Stored records:
▬▬▬▬▬▬▬▬▬▬
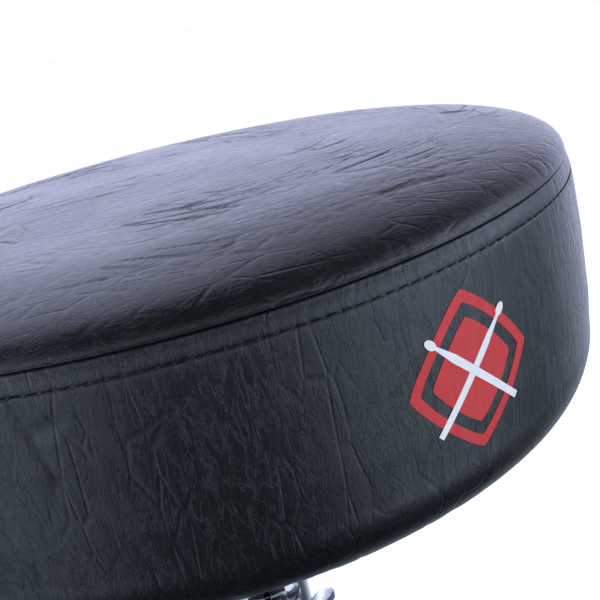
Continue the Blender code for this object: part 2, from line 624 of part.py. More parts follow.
def make_hubs(parent):
    low = LOWER_Z - LOWER_DOWN
    high = LOWER_Z + LOWER_UP
    lower = turned("lower_hub", tube_outline(LOWER_BORE, LOWER_R, low, high), "chrome", parent)
    add_lugs(lower, parent, LOWER_Z, LOWER_LUG_R, BRACE_INNER - RUNNING_GAP)
    hole = rod_shape(PIN_HOLE_R, (HOLE_START, 0, LOWER_Z), (LOWER_HOLE_END, 0, LOWER_Z))
    combine(lower, tool("cut_hub_screw", hole, parent, rotation=bearing(HUB_SCREW_BEARING)), "DIFFERENCE")
    turn = radians(HUB_SCREW_BEARING)
    pivot = empty("hub_screw_axis", parent, (0.0, 0.0, LOWER_Z), (0.0, 0.0, turn))
    screw = [(0.0, SET_SCREW_END), (SET_SCREW_TOP_R, SET_SCREW_END), (PIN_HEAD_R, SET_SCREW_RIM)]
    screw += [(PIN_HEAD_R, SET_SCREW_SEAT), (PIN_R, SET_SCREW_SEAT)]
    screw += [(PIN_R, SET_SCREW_TIP), (0.0, SET_SCREW_TIP)]
    turned("lower_hub_screw", screw, "zinc", pivot, SMALL_SIDES, rotation=(0.0, radians(90.0), 0.0))

    low = UPPER_Z - HUB_HALF_HEIGHT
    high = UPPER_Z + HUB_HALF_HEIGHT
    upper = turned("upper_hub", tube_outline(UPPER_BORE, UPPER_R, low, high), "chrome", parent)
    add_lugs(upper, parent, UPPER_Z, UPPER_LUG_R, LEG_INNER - RUNNING_GAP)
    turn = bearing(HUB_WING_BEARING)
    boss = rod_shape(BOSS_R, (BOSS_START, 0, UPPER_Z), (BOSS_END, 0, UPPER_Z), 20)
    combine(upper, tool("add_wing_boss", boss, parent, rotation=turn), "UNION")
    hole = rod_shape(CLAMP_HOLE_R, (HOLE_START, 0, UPPER_Z), (UPPER_HOLE_END, 0, UPPER_Z))
    combine(upper, tool("cut_wing_hole", hole, parent, rotation=turn), "DIFFERENCE")

    pivot = empty("hub_wing_axis", parent, (0.0, 0.0, UPPER_Z), turn)
    lie = (0.0, radians(90.0), 0.0)
    shank = [(0.0, WING_SCREW_HUB[0][0])] + [(radius, reach) for reach, radius in WING_SCREW_HUB]
    shank += [(CLAMP_SCREW_R, WING_SCREW_HUB[-1][0]), (CLAMP_SCREW_R, WING_SCREW_TIP), (0.0, WING_SCREW_TIP)]
    screw = turned("hub_wing_screw", shank, "chrome", pivot, 20, rotation=lie)
    add_wings(screw, "hub_wing", pivot, SCREW_WING_ROOT, rotation=lie)


def make_strips(prefix, parent, length, half_width, inner, outer, holes):
    """A matched pair of flat bars, one each side of the leg's middle plane, running along +X."""
    loops = [rounded_bar(length, half_width)] + [circle(x, 0.0, PIN_HOLE_R) for x in holes]
    for side, low, high in (("left", inner, outer), ("right", -outer, -inner)):
        add_object(f"{prefix}_{side}", flat_shape(loops, low, high), "chrome", parent)


def make_leg(number, degrees, parent):
    turn = radians(degrees)
    x, y = PIVOT_R * cos(turn), PIVOT_R * sin(turn)
    top = empty(f"leg_{number}_pivot", parent, (x, y, UPPER_Z), (0, 0, turn))
    tilt = empty(f"leg_{number}_tilt", top, rotation=(0.0, 0.5 * pi - SPREAD, 0.0))
    make_strips(f"leg_{number}_strip", tilt, LEG_LENGTH, LEG_HALF_WIDTH, LEG_INNER, LEG_OUTER,
                (0.0, LINK, LEG_LENGTH))
    base = empty(f"brace_{number}_pivot", parent, (x, y, LOWER_Z), (0, 0, turn))
    rise = empty(f"brace_{number}_tilt", base, rotation=(0.0, SPREAD - 0.5 * pi, 0.0))
    make_strips(f"brace_{number}", rise, LINK, BRACE_HALF_WIDTH, BRACE_INNER, BRACE_OUTER, (0.0, LINK))

    lie = (radians(90.0), 0.0, 0.0)
    leg_grip = LEG_OUTER + GAP
    turned(f"leg_{number}_hub_pin", pin_outline(leg_grip), "zinc", top, SMALL_SIDES, rotation=lie)
    turned(f"brace_{number}_hub_pin", pin_outline(BRACE_OUTER + GAP), "zinc", base, SMALL_SIDES, rotation=lie)
    spacer = (SPACER_R, BRACE_INNER - RUNNING_GAP)
    turned(f"leg_{number}_brace_pin", pin_outline(leg_grip, spacer), "zinc", tilt, SMALL_SIDES,
           location=(LINK, 0.0, 0.0), rotation=lie)
    turned(f"leg_{number}_foot_pin", pin_outline(leg_grip), "zinc", tilt, SMALL_SIDES,
           location=(LEG_LENGTH, 0.0, 0.0), rotation=lie)
    make_foot(number, parent, turn)


def make_foot(number, parent, turn):
    """A moulded rubber foot: a round sole, and a tongue that is pinned between the leg's strips."""
    spot = (FOOT_REACH * cos(turn), FOOT_REACH * sin(turn), 0.0)
    pivot = empty(f"foot_{number}_pivot", parent, spot, (0.0, 0.0, turn))
    outline = [(0.0, SOLE_TOP_Z), (SOLE_TOP_R, SOLE_TOP_Z), (SOLE_R, SOLE_EDGE_Z)]
    outline += [(SOLE_BOTTOM_R, 0.0), (0.0, 0.0)]
    foot = turned(f"foot_{number}", outline, "black_rubber", pivot, 20, location=(SOLE_OFFSET, 0.0, 0.0))
    inner, outer, root = TONGUE_ROOT
    tongue = arc(0.0, FOOT_PIN_Z, TONGUE_R, -10, 190, 9) + [(inner, root), (outer, root)]
    half = LEG_INNER - RUNNING_GAP
    shape = flat_shape([tongue, circle(0.0, FOOT_PIN_Z, PIN_HOLE_R)], -half, half)
    combine(foot, tool(f"add_tongue_{number}", shape, pivot), "UNION")


def main():
    for item in list(bpy.data.objects):
        bpy.data.objects.remove(item)
    axis = empty("throne_axis", location=(0.0, AXIS_Y, 0.0))
    make_seat(axis)
    make_clamp_fasteners("bracket", axis, BRACKET_CLAMP_Z, COLLAR_BEARING)
    make_post(axis)
    make_column(axis)
    make_clamp_fasteners("height", axis, COLLAR_CLAMP_Z, COLLAR_BEARING)
    make_hubs(axis)
    for number, degrees in enumerate(LEG_BEARINGS, start=1):
        make_leg(number, degrees, axis)


main()
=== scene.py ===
"""Looks of a drum throne around its CAD frame: vinyl seat, stitching, underside, metalwork and feet."""

import json
from math import cos, hypot, pi, radians, sin

import bpy
import numpy as np
from bpy.props import FloatProperty, FloatVectorProperty, IntProperty, PointerProperty
from mathutils import Matrix, Vector
from mathutils.bvhtree import BVHTree
from mathutils.kdtree import KDTree

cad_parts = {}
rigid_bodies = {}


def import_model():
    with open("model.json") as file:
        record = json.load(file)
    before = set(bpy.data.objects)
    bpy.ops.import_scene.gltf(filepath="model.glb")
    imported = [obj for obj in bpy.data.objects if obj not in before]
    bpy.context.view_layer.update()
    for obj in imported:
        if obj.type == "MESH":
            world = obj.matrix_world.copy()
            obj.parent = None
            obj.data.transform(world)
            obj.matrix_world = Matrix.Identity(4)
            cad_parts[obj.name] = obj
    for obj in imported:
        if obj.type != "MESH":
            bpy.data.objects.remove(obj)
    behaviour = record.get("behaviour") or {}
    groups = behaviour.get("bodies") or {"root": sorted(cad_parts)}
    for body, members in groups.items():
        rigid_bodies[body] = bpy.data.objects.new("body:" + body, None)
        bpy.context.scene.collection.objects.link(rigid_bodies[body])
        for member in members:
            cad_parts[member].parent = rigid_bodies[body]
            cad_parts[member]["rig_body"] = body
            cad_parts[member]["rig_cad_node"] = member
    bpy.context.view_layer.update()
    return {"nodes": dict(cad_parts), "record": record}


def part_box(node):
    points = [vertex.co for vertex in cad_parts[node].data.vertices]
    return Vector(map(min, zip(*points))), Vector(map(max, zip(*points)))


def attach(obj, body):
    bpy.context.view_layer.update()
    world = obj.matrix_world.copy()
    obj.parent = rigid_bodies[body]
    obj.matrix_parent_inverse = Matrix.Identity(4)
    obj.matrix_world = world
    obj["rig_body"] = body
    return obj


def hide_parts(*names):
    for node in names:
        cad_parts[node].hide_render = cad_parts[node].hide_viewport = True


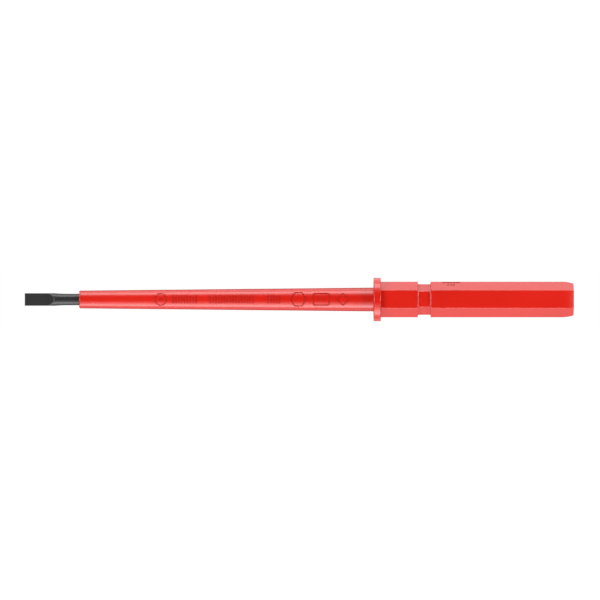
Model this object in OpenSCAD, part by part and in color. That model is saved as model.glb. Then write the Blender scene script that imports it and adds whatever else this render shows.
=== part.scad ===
// Insulated interchangeable screwdriver blade: a slotted tip, a sleeved shaft, a stop collar and a
// hexagonal drive shank with a retention groove.
// The axis lies along X. The tip points to -X and the drive shank to +X. The origin is on the axis, in
// the collar's rear face, which stops against the handle. The tip's broad face looks to +Z, and so does
// one flat of the hexagon.

/* [Tip] */
// Width of the slotted tip
tip_w = 3.5; // [3.2:0.1:4]
// Thickness at the tip's end
tip_t = 0.6; // [0.5:0.1:0.8]
// Length over which the tip keeps its full width
tip_straight = 8.5; // [7.5:0.5:9]
// Length over which the tip narrows to the round shaft
tip_neck = 5; // [3:0.5:5]
// Length of the flat, which a sloping run-out ends
flat_len = 5.9; // [5:0.1:6.6]
// Thickness where the flat ends
flat_t = 0.72; // [0.6:0.02:0.8]
// Length of the run-out, from the flat up to the blank's round surface
runout_len = 2.4; // [1.8:0.1:2.5]

/* [Shaft] */
// Diameter of the round shaft
shaft_d = 3.2; // [2.8:0.1:3.3]
// Length of bare steel in front of the sleeve
bare_len = 15.3; // [15:0.1:20]
// Width of the two pressed wings that lock the shaft in the drive shank
wing_w = 4.4; // [3.8:0.1:4.6]
// Thickness of the pressed wings
wing_t = 1.6; // [1.4:0.1:2]
// Length of each wing's parallel part
wing_len = 5; // [3:0.5:6]
// Length of the plastic behind the shaft's end
tail_cover = 8; // [6:0.5:12]

/* [Sleeve] */
// Length of the sleeve in front of the collar
sleeve_len = 82.6; // [78:0.1:90]
// Diameter of the sleeve at its front end
sleeve_front_d = 4.92; // [4.8:0.02:5.2]
// Diameter of the sleeve at the collar
sleeve_rear_d = 6.6; // [6.3:0.05:7]
// Diameter of the sleeve's tail, inside the collar and the drive shank
sleeve_tail_d = 5.5; // [5.3:0.1:5.8]
// Length of the tail behind the collar's rear face
sleeve_tail_len = 4; // [3.5:0.5:5]

/* [Inner layer] */
// Distance from the sleeve's front end to the inner layer
inner_setback = 2; // [1.5:0.5:4]
// Diameter of the inner layer at its front end
inner_front_d = 4; // [3.8:0.1:4.2]
// Diameter of the inner layer at the collar
inner_rear_d = 4.4; // [4.2:0.1:4.6]
// Length of the inner layer behind the collar's rear face
inner_tail_len = 8; // [7:0.5:9]

/* [Collar] */
// Diameter of the stop collar
collar_d = 12.15; // [11.6:0.05:13]
// Thickness of the stop collar
collar_t = 2; // [1.8:0.1:3]
// Thickness of the collar's web in front of the hexagon
collar_web = 0.8; // [0.6:0.1:1]
// Chamfer on the collar's two rims
collar_edge = 0.15; // [0.05:0.05:0.3]

/* [Drive shank] */
// Length of the drive shank behind the collar
hex_len = 54.1; // [50:0.1:60]
// Distance across the hexagon's flats
hex_flats = 8.7; // [8.4:0.1:9]
// Diameter that the hexagon's corners are eased to
hex_corner_d = 10; // [9.6:0.05:10.2]
// Distance from the collar to the retention groove
groove_pos = 10.4; // [9.5:0.1:11]
// Width of the retention groove
groove_w = 3.6; // [3:0.1:4]
// Distance across the flats of the groove's floor
groove_flats = 7.5; // [7:0.1:8]
// Bevel on the groove's two rims
groove_edge = 0.2; // [0.1:0.05:0.3]
// Length of the tapered rear end
taper_len = 1.9; // [1:0.1:3]
// Slope of the tapered rear end
taper_angle = 13; // [8:1:15]
// Diameter of the gate dimple in the rear face
gate_d = 2; // [1:0.1:2.5]
// Depth of the gate dimple
gate_depth = 0.4; // [0.2:0.1:0.6]

/* [Marks] */
// Height of the raised marks above the sleeve
mark_h = 0.1; // [0.06:0.02:0.14]
// Width of the raised lines
mark_line = 0.3; // [0.2:0.05:0.4]

/* [Hidden] */

ROUND = 96; // facets drawn on a circle
STEPS = 10; // chords on a curved outline
CUT = 1; // how far a cutter reaches past the face that it cuts

STEEL = [0.16, 0.16, 0.17];
SEAL_YELLOW = [0.9, 0.68, 0.1];
RED = [0.8, 0.08, 0.05];
DARK_RED = [0.68, 0.06, 0.04];

collar_x = -collar_t;
sleeve_x = collar_x - sleeve_len;
tip_x = sleeve_x - bare_len;
inner_x = sleeve_x + inner_setback;
socket_x = collar_x + collar_web;
shaft_end_x = hex_len - tail_cover;
groove_end_x = groove_pos + groove_w;

shaft_r = shaft_d / 2;
wing_ramp = wing_w - shaft_d; // a slope of one in two
wing_gap = 4;
wing_x = groove_end_x + 3;
turned_wing_x = wing_x + wing_len + 2 * wing_ramp + wing_gap;

sleeve_edge = 0.2;
rib_x = 2; // ring that locks the sleeve's tail
rib_w = 1;
rib_h = 0.35;
inner_rib_x = 5.8; // ring that locks the inner layer

// Radius of the tip's blank at a share t of the neck's length: a cubic ease down to the shaft.
function neck_r(t) = shaft_r + (tip_w - shaft_d) / 2 * pow(1 - t, 3);

// Points [radius, x] on one side of a wing: it swells, runs level and falls back to the shaft.
function wing_outline(x) = [
    [shaft_r, x], [wing_w / 2, x + wing_ramp],
    [wing_w / 2, x + wing_ramp + wing_len], [shaft_r, x + 2 * wing_ramp + wing_len]
];

// Carries a shape drawn along +Z to the X axis, starting at x.
module lay(x = 0) {
    translate([x, 0, 0]) rotate([0, 90, 0]) children();
}

// Round bar or cone between two places on the axis.
module bar(x0, x1, d0, d1) {
    lay(x0) cylinder(h = x1 - x0, d1 = d0, d2 = d1, $fn = ROUND);
}

// Hexagonal bar with flats above and below, its corners eased to a round of corner_d.
module hex_bar(x0, x1, flats, corner_d) {
    lay(x0) intersection() {
        rotate(30) cylinder(h = x1 - x0, d = flats / cos(30), $fn = 6);
        cylinder(h = x1 - x0, d = corner_d, $fn = ROUND);
    }
}

// Turned bar from which the tip and the wings are pressed.
module blank() {
    neck = [for (i = [0 : STEPS]) [neck_r(i / STEPS), tip_x + tip_straight + tip_neck * i / STEPS]];
    outline = concat(
        [[0, tip_x], [tip_w / 2, tip_x]], neck, wing_outline(wing_x), wing_outline(turned_wing_x),
        [[shaft_r, shaft_end_x], [0, shaft_end_x]]
    );
    lay() rotate_extrude($fn = ROUND) polygon(outline);
}

// Upper and lower press jaws whose outline is given above the axis in X and Z.
module jaws(outline) {
    for (side = [0, 1]) mirror([0, 0, side])
        rotate([90, 0, 0]) linear_extrude(height = 2 * wing_w, center = true) polygon(outline);
}

// Jaws that press the tip flat, with a run-out that slopes up to the blank's round surface.
module tip_jaws() {
    flat_x = tip_x + flat_len;
    runout_x = flat_x + runout_len;
    jaws([[tip_x - CUT, wing_w], [tip_x - CUT, tip_t / 2], [tip_x, tip_t / 2], [flat_x, flat_t / 2],
          [runout_x, tip_w / 2], [runout_x, wing_w]]);
}

// Jaws that press one wing flat, with sloping run-outs.
module wing_jaws(x) {
    level = x + wing_ramp;
    jaws([[x, wing_w], [x, shaft_r], [level, wing_t / 2], [level + wing_len, wing_t / 2],
          [level + wing_len + wing_ramp, shaft_r], [level + wing_len + wing_ramp, wing_w]]);
}

// One steel bar: slotted tip, round shaft and two wings set at right angles.
module blade_core() {
    color(STEEL) difference() {
        blank();
        tip_jaws();
        wing_jaws(wing_x);
        rotate([90, 0, 0]) wing_jaws(turned_wing_x);
    }
}

// Outer shape of the inner layer, with the ring that locks it in the drive shank.
module inner_outline() {
    bar(inner_x, collar_x, inner_front_d, inner_rear_d);
    bar(collar_x, inner_tail_len, inner_rear_d, inner_rear_d);
    bar(inner_rib_x, inner_rib_x + rib_w, inner_rear_d + 2 * rib_h, inner_rear_d + 2 * rib_h);
}

// First layer of insulation, moulded on the shaft under the sleeve.
module inner_insulation() {
    color(SEAL_YELLOW) difference() {
        inner_outline();
        bar(inner_x - CUT, inner_tail_len + CUT, shaft_d, shaft_d);
    }
}

// Sleeve's tail, which passes through the collar and is locked in the drive shank by a ring.
module sleeve_tail() {
    bar(collar_x, sleeve_tail_len, sleeve_tail_d, sleeve_tail_d);
    bar(rib_x, rib_x + rib_w, sleeve_tail_d + 2 * rib_h, sleeve_tail_d + 2 * rib_h);
}

// Tapered part of the sleeve, standing proud of its nominal surface by extra.
module sleeve_cone(extra = 0) {
    edge_d = sleeve_front_d - 2 * sleeve_edge + 2 * extra;
    front_d = sleeve_front_d + 2 * extra;
    bar(sleeve_x, sleeve_x + sleeve_edge, edge_d, front_d);
    bar(sleeve_x + sleeve_edge, collar_x, front_d, sleeve_rear_d + 2 * extra);
}

// Closed line that follows the edge of a flat shape of the given size.
module ring_mark(size, sides) {
    difference() {
        circle(d = size, $fn = sides);
        circle(d = size - 2 * mark_line / cos(180 / sides), $fn = sides);
    }
}

// Closed rectangular line.
module box_mark(w, h) {
    difference() {
        square([w, h], center = true);
        square([w - 2 * mark_line, h - 2 * mark_line], center = true);
    }
}

// Row of plain ribs that stand across the axis.
module rib_row(first_x, count) {
    rib_len = 2.2;
    pitch = 0.8;
    for (i = [0 : count - 1]) translate([first_x + pitch * i, 0])
        square([mark_line, rib_len], center = true);
}

// Plain marks in the row that they make along the sleeve.
module marks() {
    translate([-61.7, 0]) { ring_mark(3.6, ROUND); circle(d = 0.9, $fn = ROUND); }
    rib_row(-58.2, 9);
    rib_row(-47.8, 16);
    rib_row(-31.6, 5);
    translate([-23.1, 0]) ring_mark(4.6, 6);
    translate([-16.7, 0]) { box_mark(4.6, 3.6); square([2.2, mark_line], center = true); }
    translate([-10.6, 0]) ring_mark(3.8, 4);
}

// Tapered outer layer of insulation with the raised marks on its upper side.
module shaft_sleeve() {
    color(RED) difference() {
        union() {
            sleeve_cone();
            sleeve_tail();
            intersection() {
                linear_extrude(height = sleeve_rear_d) marks();
                sleeve_cone(mark_h);
            }
        }
        inner_outline();
        bar(sleeve_x - CUT, inner_x + CUT, shaft_d, shaft_d);
    }
}

// Round stop disc that the hexagon is keyed into from behind.
module collar() {
    rim_d = collar_d - 2 * collar_edge;
    color(DARK_RED) difference() {
        union() {
            bar(collar_x, collar_x + collar_edge, rim_d, collar_d);
            bar(collar_x + collar_edge, -collar_edge, collar_d, collar_d);
            bar(-collar_edge, 0, collar_d, rim_d);
        }
        hex_bar(socket_x, CUT, hex_flats, hex_corner_d);
        bar(collar_x - CUT, CUT, sleeve_tail_d, sleeve_tail_d);
    }
}

// Six wedges that cut slopes on the hexagon's flats, falling from x towards the side named, +1 or -1.
module slopes(x, angle, reach, side) {
    for (i = [0 : 5]) rotate([60 * i, 0, 0]) translate([x, 0, hex_flats / 2])
        mirror([(1 - side) / 2, 0, 0]) rotate([0, angle, 0])
            translate([0, -hex_flats / 2, 0]) cube([reach, hex_flats, reach]);
}

// Ring that cuts the groove, down to a hexagonal floor, with bevelled rims.
module groove_cutter() {
    bevel = groove_edge / cos(45);
    difference() {
        bar(groove_pos, groove_end_x, collar_d, collar_d);
        hex_bar(groove_pos - CUT, groove_end_x + CUT, groove_flats, hex_corner_d);
    }
    slopes(groove_pos - groove_edge, 45, bevel, 1);
    slopes(groove_end_x + groove_edge, 45, bevel, -1);
}

// Hexagonal drive body, moulded round the wings, with a hexagonal groove for the handle's latch.
module hex_shank() {
    color(RED) difference() {
        hex_bar(socket_x, hex_len, hex_flats, hex_corner_d);
        groove_cutter();
        slopes(hex_len - taper_len, taper_angle, 2 * taper_len, 1);
        blade_core();
        inner_outline();
        sleeve_tail();
        bar(hex_len - gate_depth, hex_len + CUT, gate_d, gate_d);
    }
}

blade_core();
inner_insulation();
shaft_sleeve();
collar();
hex_shank();
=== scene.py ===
"""Looks of an insulated interchangeable screwdriver blade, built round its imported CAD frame.

The axis lies along X, with the slotted tip at -X and the hexagonal drive shank at +X. Sizes are held in
millimetres and become metres when a mesh is made. Every surface is a grid of points worked out with numpy:
cross-sections carried along a profile, or a raised line carried along a path.
"""

import logging
import math
from dataclasses import dataclass, replace
from enum import Enum
from typing import Sequence, Union

import bpy
import numpy as np
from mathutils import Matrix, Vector


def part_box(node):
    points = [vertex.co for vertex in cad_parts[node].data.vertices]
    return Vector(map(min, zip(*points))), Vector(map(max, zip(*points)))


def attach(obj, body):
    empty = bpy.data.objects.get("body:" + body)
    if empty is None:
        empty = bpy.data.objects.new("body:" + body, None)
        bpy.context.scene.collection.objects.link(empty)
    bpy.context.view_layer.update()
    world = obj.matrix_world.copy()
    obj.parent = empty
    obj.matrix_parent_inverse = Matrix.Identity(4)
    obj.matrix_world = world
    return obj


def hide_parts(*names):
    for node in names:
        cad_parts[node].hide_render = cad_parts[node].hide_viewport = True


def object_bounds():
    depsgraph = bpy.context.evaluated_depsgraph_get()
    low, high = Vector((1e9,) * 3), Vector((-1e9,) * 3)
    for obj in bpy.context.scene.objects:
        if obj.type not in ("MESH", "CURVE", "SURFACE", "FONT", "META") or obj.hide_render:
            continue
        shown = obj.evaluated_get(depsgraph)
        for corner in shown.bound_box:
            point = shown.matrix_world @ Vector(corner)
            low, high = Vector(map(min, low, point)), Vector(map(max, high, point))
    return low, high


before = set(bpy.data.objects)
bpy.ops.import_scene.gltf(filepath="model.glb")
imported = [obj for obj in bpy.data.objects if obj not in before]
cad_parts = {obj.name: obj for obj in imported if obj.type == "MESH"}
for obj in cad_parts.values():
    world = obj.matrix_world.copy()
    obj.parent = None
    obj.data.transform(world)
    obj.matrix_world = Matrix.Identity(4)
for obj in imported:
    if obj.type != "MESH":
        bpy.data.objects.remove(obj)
CAD_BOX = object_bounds()

LOG = logging.getLogger("screwdriver_blade")
MM = 0.001
BODY = "root"
SHARP_EDGE = math.radians(32)
# Name of the mesh attribute that holds painted shade on raised lines.
PAINTED_SHADE = "painted_shade"
GUARD_SHARE = 0.35
GUARD_MM = 0.05
Array = np.ndarray
Rgba = tuple[float, float, float, float]


def mm_box(node: str) -> tuple[Array, Array]:
    """Return a CAD node's lowest and highest corners in millimetres."""
    low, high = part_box(node)
    return np.array(low) / MM, np.array(high) / MM


# ---- Shader graphs ----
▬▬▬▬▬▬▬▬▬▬
Direction:
The lines to return run from the one containing "tongue = arc(0.0, FOOT_PIN_Z, TONGUE_R, -10, 190, 9)" down to the one containing "for body, members"; give them exactly, both included, and no others.

Expected answer:
    tongue = arc(0.0, FOOT_PIN_Z, TONGUE_R, -10, 190, 9) + [(inner, root), (outer, root)]
    half = LEG_INNER - RUNNING_GAP
    shape = flat_shape([tongue, circle(0.0, FOOT_PIN_Z, PIN_HOLE_R)], -half, half)
    combine(foot, tool(f"add_tongue_{number}", shape, pivot), "UNION")


def main():
    for item in list(bpy.data.objects):
        bpy.data.objects.remove(item)
    axis = empty("throne_axis", location=(0.0, AXIS_Y, 0.0))
    make_seat(axis)
    make_clamp_fasteners("bracket", axis, BRACKET_CLAMP_Z, COLLAR_BEARING)
    make_post(axis)
    make_column(axis)
    make_clamp_fasteners("height", axis, COLLAR_CLAMP_Z, COLLAR_BEARING)
    make_hubs(axis)
    for number, degrees in enumerate(LEG_BEARINGS, start=1):
        make_leg(number, degrees, axis)


main()
=== scene.py ===
"""Looks of a drum throne around its CAD frame: vinyl seat, stitching, underside, metalwork and feet."""

import json
from math import cos, hypot, pi, radians, sin

import bpy
import numpy as np
from bpy.props import FloatProperty, FloatVectorProperty, IntProperty, PointerProperty
from mathutils import Matrix, Vector
from mathutils.bvhtree import BVHTree
from mathutils.kdtree import KDTree

cad_parts = {}
rigid_bodies = {}


def import_model():
    with open("model.json") as file:
        record = json.load(file)
    before = set(bpy.data.objects)
    bpy.ops.import_scene.gltf(filepath="model.glb")
    imported = [obj for obj in bpy.data.objects if obj not in before]
    bpy.context.view_layer.update()
    for obj in imported:
        if obj.type == "MESH":
            world = obj.matrix_world.copy()
            obj.parent = None
            obj.data.transform(world)
            obj.matrix_world = Matrix.Identity(4)
            cad_parts[obj.name] = obj
    for obj in imported:
        if obj.type != "MESH":
            bpy.data.objects.remove(obj)
    behaviour = record.get("behaviour") or {}
    groups = behaviour.get("bodies") or {"root": sorted(cad_parts)}
    for body, members in groups.items():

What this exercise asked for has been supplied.